Banta was followed by The Aquadolls, a band we’d learned about via the Burger Records promotion machine. If you come with a Burger recommendation there’s almost a few certainties. You play some kind of fuzzy, garage-esque, surfy, poppy, rocky-rolly, type of music. That music is quality music. You probably like weed. I can’t vouch for the last one of those statements in regards to the Aquadolls, but the quality fuzzy rock and roll was a certainty. I’ll let the fellow’s eyes in the upper left-hand corner of this group collage photo settle the debate on the weed thing.
Towards the end of The Aquadolls’ set I figured I should go ahead and settle up with cash register and cut my vinyl pile off at about 13 records. I would have made it out of there with some solid bargains had it not been for my affinity towards the Grateful Dead. Those European tour Dead albums are apparently not cheap. Oh well, you only live once, might as well have cool shit while you do.
While settling up my record tab I also got tuned into the fact that all of the posters at Cobraside were up for grabs. So I grabbed. Now The Van is getting a new wallpaper job. Well, as soon as Jack and I remember to bring them to a shoot The Van is getting a new wallpaper job.

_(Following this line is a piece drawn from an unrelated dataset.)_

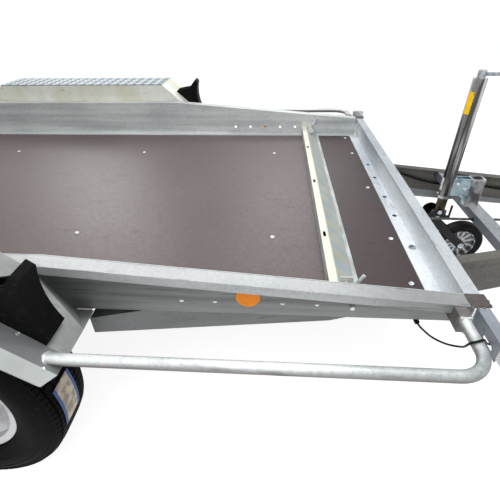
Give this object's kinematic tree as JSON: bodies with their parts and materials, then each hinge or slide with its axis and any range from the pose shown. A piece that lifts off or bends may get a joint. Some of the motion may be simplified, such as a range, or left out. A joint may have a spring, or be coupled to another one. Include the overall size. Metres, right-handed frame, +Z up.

Jesse Harris finished off the day for us with some slower accoustic tunes. Kind of fitting seeing as it was Valentines Day. It got me in that emotional mindset to go and be all romantical for my special lady friend. Which was a necessity, because doing anything but laying on a couch after a long day of Jamming in the Van is pretty tough. Obligations, are obligations, and so I was obligated to go on my Valentines’ date, and we are now obligated to film at Cobraside as much as we possibly can. Because they dug it, and we dug it, and I think you’ll all dig it. You dig?